Enter my husband, sleepy and non-globby brained who is, at the moment, thinking “Breakfast“. He then asks, “do we have any of that good juice left that I liked?” It’s really an innocent question, but unfortunately for him he just threw a blob in my lamp that hit my last thought about not knowing if my family feels nurtured. New blob: defensiveness. “Well, we would have more but our grocery budget only stretches so far and I told you if you’d drink a little less we wouldn’t run out.” Poor guy just wanted a glass of juice. He looks at me like I’m sort of cute and cranky and continues about the process of breakfast. My husband is unfailingly patient.

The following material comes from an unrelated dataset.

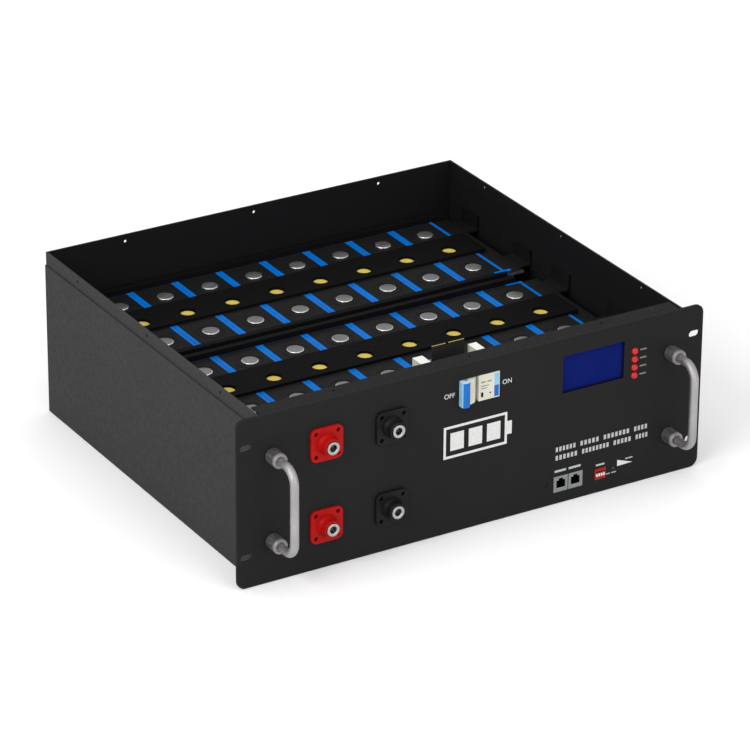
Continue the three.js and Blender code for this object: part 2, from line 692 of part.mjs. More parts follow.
// An upright board along the front or the back of a row of cells.
function insulationBoard(nearY, direction) {
  const start = nearY + direction * GAP;
  const end = start + direction * BOARD_BETWEEN.thick;
  const ySpan = [Math.min(start, end), Math.max(start, end)];
  const half = BOARD_BETWEEN.halfLength;
  return box([-half, half], ySpan, [FLOOR, CELL.top + BOARD_BETWEEN.rise]);
}

// The plate that closes one end of a row, with an outward flange and two tabs at the case wall.
function endPlate(side, y) {
  const inner = (CELL.count * CELL.pitch) / 2 + GAP;
  const outer = inner + END_PLATE.thick;
  const halfDepth = CELL.depth / 2 - END_PLATE.inset;
  const top = CELL.top - GAP;
  const across = (a, b) => (side < 0 ? [-b, -a] : [a, b]);
  const ySpan = [y - halfDepth, y + halfDepth];
  const parts = [
    box(across(inner, outer), ySpan, [FLOOR, top]),
    box(across(inner, END_PLATE.flangeReach), ySpan, [top - END_PLATE.flangeThick, top]),
  ];
  for (const end of [-1, 1]) {
    const middle = y + end * (halfDepth - END_TAB.inset);
    const span = [middle - END_TAB.length / 2, middle + END_TAB.length / 2];
    const low = top - END_TAB.base;
    parts.push(box(across(outer, END_TAB.outer), span, [low, top]));
    parts.push(box(across(END_TAB.outer - END_TAB.thick, END_TAB.outer), span, [low, top + END_TAB.rise]));
  }
  return union(...parts);
}

function addCells() {
  for (const [row, y] of Object.entries(ROW_Y)) {
    for (let i = 0; i < CELL.count; i += 1) {
      addNode(`cell_${row}_${i + 1}`, cell(cellX(i), y), "blueFilm");
    }
    addNode(`vent_carrier_${row}`, ventCarrier(y), "blackBoard");
    addNode(`insulation_board_${row}_row_front`, insulationBoard(y - CELL.depth / 2, -1), "blackBoard");
    addNode(`insulation_board_${row}_row_back`, insulationBoard(y + CELL.depth / 2, 1), "blackBoard");
    addNode(`end_plate_${row}_left`, endPlate(-1, y), "aluminium");
    addNode(`end_plate_${row}_right`, endPlate(1, y), "aluminium");
  }
}

// ---- Assembly -----------------------------------------------------------------------

addNode("case_shell", caseShell(), "caseSteel");
addNode("front_panel", frontPanel(), "blackSteel");
addHandles();
addTerminals();
addNode("breaker_body", breakerBody(), "ivoryPlastic");
addNode("breaker_toggle", breakerToggle(), "bluePlastic");
addNode("breaker_rail", mountingRail(), "yellowZinc");
addControls();
addCells();

// The origin is at the middle of the footprint, between the handles and the back of the case.
const frontmost = -HANDLE.reach - HANDLE.radius;
pack.position.y = -(frontmost + CASE.backY) / 2;

export default pack;
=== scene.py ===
import json
import math

import bmesh
import bpy
from mathutils import Matrix, Vector


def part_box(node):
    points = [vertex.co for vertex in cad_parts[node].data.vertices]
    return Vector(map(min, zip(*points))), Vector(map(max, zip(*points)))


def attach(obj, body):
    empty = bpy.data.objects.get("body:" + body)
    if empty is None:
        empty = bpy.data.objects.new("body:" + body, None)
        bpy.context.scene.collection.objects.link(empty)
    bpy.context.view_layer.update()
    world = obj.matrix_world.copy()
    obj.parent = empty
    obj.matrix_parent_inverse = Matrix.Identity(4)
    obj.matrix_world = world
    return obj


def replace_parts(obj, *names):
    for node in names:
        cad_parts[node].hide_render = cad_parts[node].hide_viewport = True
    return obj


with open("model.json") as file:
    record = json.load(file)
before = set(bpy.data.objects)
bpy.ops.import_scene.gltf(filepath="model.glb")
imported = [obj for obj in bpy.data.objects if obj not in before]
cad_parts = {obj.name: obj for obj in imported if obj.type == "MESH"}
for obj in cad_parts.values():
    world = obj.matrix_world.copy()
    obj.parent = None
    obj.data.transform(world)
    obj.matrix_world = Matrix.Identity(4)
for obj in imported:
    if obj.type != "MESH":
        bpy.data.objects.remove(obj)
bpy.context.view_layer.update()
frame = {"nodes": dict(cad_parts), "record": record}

NODES = frame["nodes"]
MM = 0.001
BODY = "pack"
FINE_EDGE = 0.2 * MM
SHEET_EDGE = 0.35 * MM
PLATE_EDGE = 0.4 * MM
UPWARD = 0.9
CORNER_ANGLE = 40
ROWS = ("front", "back")
SIDES = ("left", "right")
LEVELS = ("upper", "lower")
POLARITIES = ("positive", "negative")

# ---- Camera -------------------------------------------------------------------------

CAMERA_PLACE = (-1.83477, -3.05497, 1.78227)
CAMERA_AZIMUTH, CAMERA_ELEVATION, CAMERA_ROLL = -31.031, 25.591, 0.415
LENS_MM = 207.12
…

Meanwhile 3 new blobs have appeared including: guilt “I was being defensive for no good reason”, time “I have got to get Emma moving or we’ll never get out the door” and football forms have reappeared “must ask Klynt if I gave him the forms”. Now that I’m more awake the blobs get brighter and move around faster, but they’re all still there. In fact, that little blob of guilt will reemerge when I see my husband later that evening. Now here’s the proof that he doesn’t carry all his thoughts about everything he is connected to all day in his brain: when I apologize for being defensive in the morning, he will inevitably ask “for what?” Every time. He had turned that thought off as soon as he finished breakfast: “Cranky wife” was replaced with “Shower and Get to Work”, and it never reappeared. I love this about him for many reasons.

Thankfully, the Lord is always moving around in my mind as well. Reminding me which blobs to throw out, which ones to pay attention to and that he created me this way for a good purpose.